Having already dug itself into a hole with this prolonged prologue, Tracks stumbles into quicksand once Davidson sets off across the desert. There's no doubt what Davidson accomplished in actual fact is anything short of impressive, but Curran's direction and Marion Nelson's script fail to convey any of this – the desert landscape, both deadly and majestic, is stalely captured with repeated aerial shots of cracked earth; Davidson and Smolan, who become lovers, interact with quips as dry as the terrain they're traversing.

It's too bad, since Tracks could have offset the gender imbalance that's so prevalent in the "on the road" genre. Outside of Thelma & Louise, such travel-based excursions of self-realization are normally the realm of those with XY chromosomes (Easy Rider, Two-Lane Blacktop). Or if there is a woman in the picture, she's usually part of a doomed romantic duo (Bonnie and Clyde, Natural Born Killers). This is especially true of sand-swept stories, which truly put the "man" in "no man's land": the lone cowboys of 1950s westerns, David Lean's epic Lawrence of Arabia, the wandering bros in Gus Van Sant's Gerry, any number of modern war films set in parched-earth conflict zones (Three Kings, The Hurt Locker). So when Davidson proclaims, "I just want to be by myself," the moment is filled with vast potential – here's a female lead heading off on her own.

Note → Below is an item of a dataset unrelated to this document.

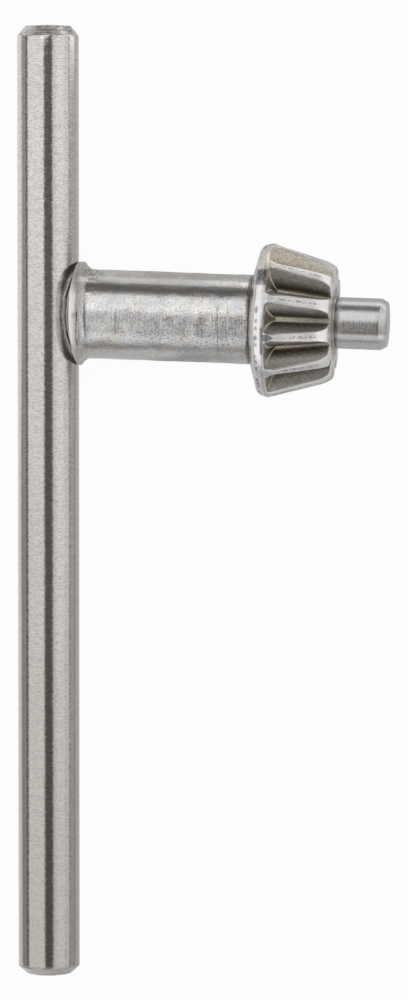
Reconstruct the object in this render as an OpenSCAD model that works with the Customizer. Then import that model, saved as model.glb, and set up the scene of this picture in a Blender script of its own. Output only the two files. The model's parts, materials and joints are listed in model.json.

The issue is that her character isn't compelling enough to carry this one-woman quest. Wasikowska does her best to convey the strain of the near cross-continent walk (embracing the role by growing out her leg and armpit hair for verisimilitude), but beyond squinting into the harsh sun, the actress isn't left with much to work with: Any attempts at fleshing out Davidson's backstory are reduced to softly lit, slow-mo childhood flashbacks. Because of this heavy-handed tone, Davidson comes across as flat as the desert, which hardly makes her tracks worth following.